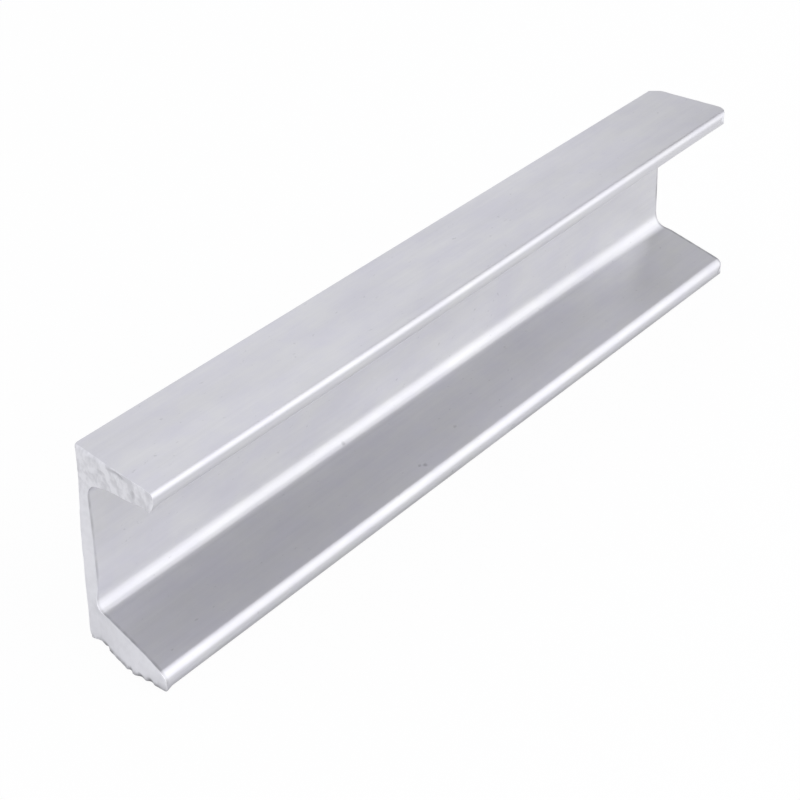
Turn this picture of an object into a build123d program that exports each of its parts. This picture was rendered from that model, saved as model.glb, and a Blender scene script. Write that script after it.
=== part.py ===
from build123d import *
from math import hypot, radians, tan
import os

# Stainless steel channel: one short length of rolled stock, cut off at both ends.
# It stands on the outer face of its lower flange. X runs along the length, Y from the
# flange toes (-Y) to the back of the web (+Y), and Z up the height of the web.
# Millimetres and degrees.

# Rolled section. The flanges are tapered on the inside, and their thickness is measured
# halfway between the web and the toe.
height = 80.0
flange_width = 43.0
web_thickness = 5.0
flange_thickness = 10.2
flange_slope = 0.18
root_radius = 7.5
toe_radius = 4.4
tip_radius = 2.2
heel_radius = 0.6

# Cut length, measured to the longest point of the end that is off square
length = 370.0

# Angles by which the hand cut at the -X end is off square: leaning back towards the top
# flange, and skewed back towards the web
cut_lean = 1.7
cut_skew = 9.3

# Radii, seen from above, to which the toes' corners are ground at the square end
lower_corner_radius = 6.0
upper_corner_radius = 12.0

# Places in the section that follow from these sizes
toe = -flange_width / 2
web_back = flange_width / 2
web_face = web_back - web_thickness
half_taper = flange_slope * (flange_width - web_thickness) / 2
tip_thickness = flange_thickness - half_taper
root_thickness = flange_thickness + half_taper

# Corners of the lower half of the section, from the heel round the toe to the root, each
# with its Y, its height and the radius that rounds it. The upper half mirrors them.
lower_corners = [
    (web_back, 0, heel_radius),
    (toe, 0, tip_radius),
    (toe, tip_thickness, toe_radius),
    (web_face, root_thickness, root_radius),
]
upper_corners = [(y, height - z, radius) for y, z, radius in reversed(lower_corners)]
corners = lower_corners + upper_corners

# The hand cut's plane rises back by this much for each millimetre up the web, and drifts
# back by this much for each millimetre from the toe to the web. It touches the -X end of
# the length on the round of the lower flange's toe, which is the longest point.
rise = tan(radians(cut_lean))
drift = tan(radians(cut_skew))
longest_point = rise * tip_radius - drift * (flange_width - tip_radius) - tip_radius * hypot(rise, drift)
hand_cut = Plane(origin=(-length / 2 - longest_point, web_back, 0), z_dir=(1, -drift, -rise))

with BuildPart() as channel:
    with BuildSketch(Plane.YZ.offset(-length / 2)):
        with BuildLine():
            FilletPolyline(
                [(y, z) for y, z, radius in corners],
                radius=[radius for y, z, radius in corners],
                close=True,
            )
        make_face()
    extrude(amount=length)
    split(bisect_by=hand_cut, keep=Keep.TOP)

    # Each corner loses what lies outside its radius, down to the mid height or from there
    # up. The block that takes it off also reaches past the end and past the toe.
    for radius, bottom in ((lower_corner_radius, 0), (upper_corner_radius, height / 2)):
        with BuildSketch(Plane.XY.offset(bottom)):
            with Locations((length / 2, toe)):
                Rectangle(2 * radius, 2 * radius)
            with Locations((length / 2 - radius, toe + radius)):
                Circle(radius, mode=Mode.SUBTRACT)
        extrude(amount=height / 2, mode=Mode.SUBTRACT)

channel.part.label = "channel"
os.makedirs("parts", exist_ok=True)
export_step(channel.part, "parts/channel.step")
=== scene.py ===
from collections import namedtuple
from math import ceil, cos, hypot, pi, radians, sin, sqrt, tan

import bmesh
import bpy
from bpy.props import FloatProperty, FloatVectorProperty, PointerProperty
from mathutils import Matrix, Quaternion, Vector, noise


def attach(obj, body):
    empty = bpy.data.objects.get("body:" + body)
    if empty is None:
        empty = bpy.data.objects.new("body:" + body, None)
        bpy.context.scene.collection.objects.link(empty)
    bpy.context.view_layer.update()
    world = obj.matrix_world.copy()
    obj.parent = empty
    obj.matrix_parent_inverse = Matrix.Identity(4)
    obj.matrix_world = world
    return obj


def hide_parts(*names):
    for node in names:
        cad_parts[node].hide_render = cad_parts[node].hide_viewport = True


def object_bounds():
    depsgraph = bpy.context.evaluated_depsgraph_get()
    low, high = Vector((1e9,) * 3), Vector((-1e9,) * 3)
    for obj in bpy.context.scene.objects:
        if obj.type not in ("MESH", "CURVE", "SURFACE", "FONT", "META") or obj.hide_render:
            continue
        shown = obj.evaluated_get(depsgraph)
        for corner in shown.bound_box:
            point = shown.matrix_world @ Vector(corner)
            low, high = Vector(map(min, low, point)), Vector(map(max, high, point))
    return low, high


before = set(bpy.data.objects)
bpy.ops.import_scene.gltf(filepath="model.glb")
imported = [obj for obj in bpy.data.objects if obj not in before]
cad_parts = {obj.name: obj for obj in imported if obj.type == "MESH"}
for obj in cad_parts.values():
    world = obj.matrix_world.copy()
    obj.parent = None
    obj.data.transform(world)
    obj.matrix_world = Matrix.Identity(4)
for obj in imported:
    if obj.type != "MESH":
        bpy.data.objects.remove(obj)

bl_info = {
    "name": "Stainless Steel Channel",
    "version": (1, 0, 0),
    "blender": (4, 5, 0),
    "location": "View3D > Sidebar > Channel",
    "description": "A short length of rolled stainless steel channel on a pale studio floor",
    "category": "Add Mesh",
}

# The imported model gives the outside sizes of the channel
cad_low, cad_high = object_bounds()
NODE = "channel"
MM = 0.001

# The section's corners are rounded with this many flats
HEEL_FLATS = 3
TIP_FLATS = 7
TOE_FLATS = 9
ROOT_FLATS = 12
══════
> Exercise objective
Go back over the listing above and copy exactly the lines that begin at the line with "# Each corner" and stop after the line with "if empty is"; leave out every other line.

> Expected answer
    # Each corner loses what lies outside its radius, down to the mid height or from there
    # up. The block that takes it off also reaches past the end and past the toe.
    for radius, bottom in ((lower_corner_radius, 0), (upper_corner_radius, height / 2)):
        with BuildSketch(Plane.XY.offset(bottom)):
            with Locations((length / 2, toe)):
                Rectangle(2 * radius, 2 * radius)
            with Locations((length / 2 - radius, toe + radius)):
                Circle(radius, mode=Mode.SUBTRACT)
        extrude(amount=height / 2, mode=Mode.SUBTRACT)

channel.part.label = "channel"
os.makedirs("parts", exist_ok=True)
export_step(channel.part, "parts/channel.step")
=== scene.py ===
from collections import namedtuple
from math import ceil, cos, hypot, pi, radians, sin, sqrt, tan

import bmesh
import bpy
from bpy.props import FloatProperty, FloatVectorProperty, PointerProperty
from mathutils import Matrix, Quaternion, Vector, noise


def attach(obj, body):
    empty = bpy.data.objects.get("body:" + body)
    if empty is None:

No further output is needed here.